Take the entries below and reproduce them word for word.

□ □ □ □ □ □ □

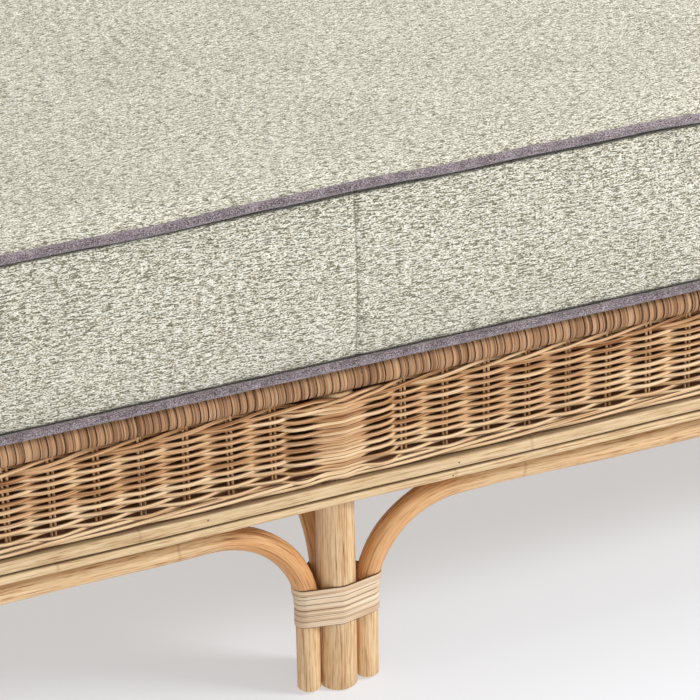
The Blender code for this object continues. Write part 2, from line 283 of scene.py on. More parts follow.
# %% Pole finish
def pole_finish(name, lightest, pale, middle, dark, scorch, shine=0.42, edge=0.0):
    """Rattan with its bark on, or peeled, depending on the colours."""
    finish = Finish(name, Specular_IOR_Level=0.35)
    grain = finish.attribute("grain")
    tone = finish.attribute("tone", "Fac")
    bend = finish.attribute("bend", "Fac")
    fibres = finish.noise(grain, (26, 760, 760), 2.0, 0.6)
    threads = finish.noise(grain, (90, 1000, 1000), 1.0, 0.5)
    clouds = finish.noise(grain, (7, 70, 70), 3.0, 0.6)
    streaks = finish.noise(grain, (4, 240, 240), 2.0, 0.5)
    mixed = fibres * 0.9 + streaks * 0.45 + threads * 0.45 - 0.40
    colour = finish.ramp(mixed, (0.25, dark), (0.42, middle), (0.60, pale), (0.80, lightest))
    colour = finish.blend(colour, middle, finish.stretch(clouds, 0.45, 0.75, 0.0, 0.5))
    scorched = finish.stretch(bend * 0.6 + clouds * 0.9, 0.62, 1.15, 0.0, 0.7)
    colour = finish.blend(colour, scorch, scorched, "MULTIPLY")
    lines = finish.stretch(finish.noise(grain, (12, 800, 800), 1.0, 0.4), 0.60, 0.70)
    colour = finish.blend(colour, dark, lines * 0.55)
    along = finish.node("ShaderNodeSeparateXYZ", None, {0: grain})
    sway = finish.noise(grain, (3, 70, 70))
    ring = ((along + sway * 0.006 + tone * 0.3) * 2.9).maths("FRACT")
    ring = finish.stretch((ring - 0.5).maths("ABSOLUTE"), 0.0, 0.006, 1.0, 0.0)
    colour = finish.blend(colour, dark, ring * 0.35)
    # Painted shade along a strip's top and bottom edges, for the dark line between the strips and under the
    # weave; the poles take none.
    colour = finish.edge_shaded(colour, tint(78, 46, 22), 0.84, 0.97, edge)
    level = finish.stretch(tone, 0.0, 1.0, 0.90, 1.08)
    colour = finish.node("ShaderNodeVectorMath", {"operation": "SCALE"}, {0: colour, "Scale": level})
    rough = finish.stretch(fibres, 0.3, 0.7, shine + 0.12, shine)
    height = fibres * 0.6 + threads * 0.4 - ring * 0.8 - lines * 0.4
    return finish.dress(colour, rough, height, 0.0004)


rattan = pole_finish(
    "pole_rattan", tint(240, 214, 174), tint(233, 199, 154), tint(217, 176, 128), tint(152, 102, 58),
    tint(236, 192, 142)
)
# The strips' last number, 0.6, paints shade along their edges.
strip_rattan = pole_finish(
    "strip_rattan", tint(240, 220, 186), tint(228, 201, 160), tint(214, 183, 140), tint(172, 132, 88),
    tint(240, 214, 170), 0.38, 0.6
)

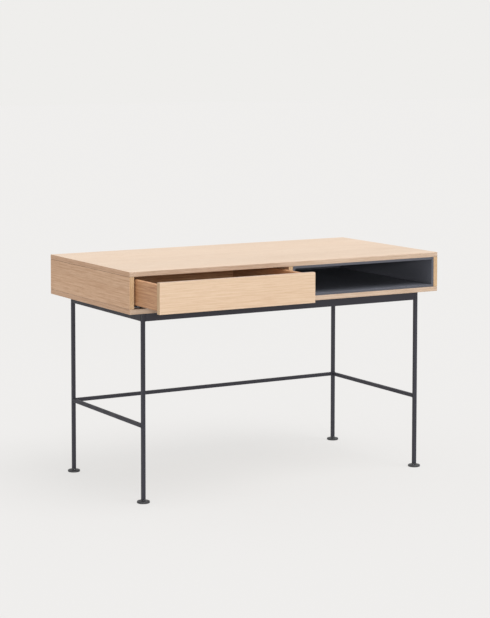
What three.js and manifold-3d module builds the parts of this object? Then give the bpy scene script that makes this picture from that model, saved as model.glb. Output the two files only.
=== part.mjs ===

□ □ □ □ □ □ □

> _Expected answer_:
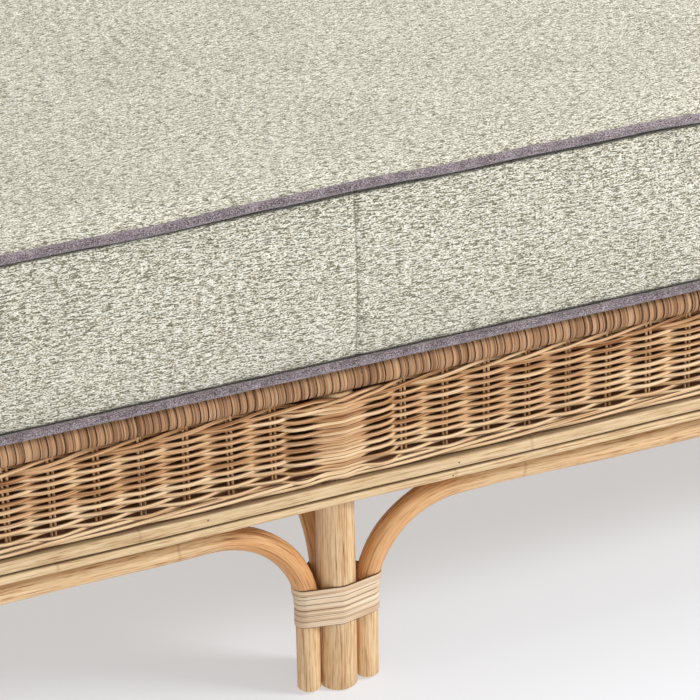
The Blender code for this object continues. Write part 2, from line 283 of scene.py on. More parts follow.
# %% Pole finish
def pole_finish(name, lightest, pale, middle, dark, scorch, shine=0.42, edge=0.0):
    """Rattan with its bark on, or peeled, depending on the colours."""
    finish = Finish(name, Specular_IOR_Level=0.35)
    grain = finish.attribute("grain")
    tone = finish.attribute("tone", "Fac")
    bend = finish.attribute("bend", "Fac")
    fibres = finish.noise(grain, (26, 760, 760), 2.0, 0.6)
    threads = finish.noise(grain, (90, 1000, 1000), 1.0, 0.5)
    clouds = finish.noise(grain, (7, 70, 70), 3.0, 0.6)
    streaks = finish.noise(grain, (4, 240, 240), 2.0, 0.5)
    mixed = fibres * 0.9 + streaks * 0.45 + threads * 0.45 - 0.40
    colour = finish.ramp(mixed, (0.25, dark), (0.42, middle), (0.60, pale), (0.80, lightest))
    colour = finish.blend(colour, middle, finish.stretch(clouds, 0.45, 0.75, 0.0, 0.5))
    scorched = finish.stretch(bend * 0.6 + clouds * 0.9, 0.62, 1.15, 0.0, 0.7)
    colour = finish.blend(colour, scorch, scorched, "MULTIPLY")
    lines = finish.stretch(finish.noise(grain, (12, 800, 800), 1.0, 0.4), 0.60, 0.70)
    colour = finish.blend(colour, dark, lines * 0.55)
    along = finish.node("ShaderNodeSeparateXYZ", None, {0: grain})
    sway = finish.noise(grain, (3, 70, 70))
    ring = ((along + sway * 0.006 + tone * 0.3) * 2.9).maths("FRACT")
    ring = finish.stretch((ring - 0.5).maths("ABSOLUTE"), 0.0, 0.006, 1.0, 0.0)
    colour = finish.blend(colour, dark, ring * 0.35)
    # Painted shade along a strip's top and bottom edges, for the dark line between the strips and under the
    # weave; the poles take none.
    colour = finish.edge_shaded(colour, tint(78, 46, 22), 0.84, 0.97, edge)
    level = finish.stretch(tone, 0.0, 1.0, 0.90, 1.08)
    colour = finish.node("ShaderNodeVectorMath", {"operation": "SCALE"}, {0: colour, "Scale": level})
    rough = finish.stretch(fibres, 0.3, 0.7, shine + 0.12, shine)
    height = fibres * 0.6 + threads * 0.4 - ring * 0.8 - lines * 0.4
    return finish.dress(colour, rough, height, 0.0004)


rattan = pole_finish(
    "pole_rattan", tint(240, 214, 174), tint(233, 199, 154), tint(217, 176, 128), tint(152, 102, 58),
    tint(236, 192, 142)
)
# The strips' last number, 0.6, paints shade along their edges.
strip_rattan = pole_finish(
    "strip_rattan", tint(240, 220, 186), tint(228, 201, 160), tint(214, 183, 140), tint(172, 132, 88),
    tint(240, 214, 170), 0.38, 0.6
)

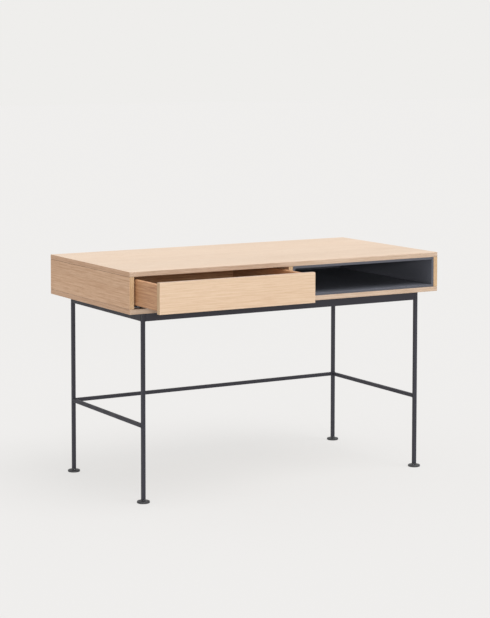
What three.js and manifold-3d module builds the parts of this object? Then give the bpy scene script that makes this picture from that model, saved as model.glb. Output the two files only.
=== part.mjs ===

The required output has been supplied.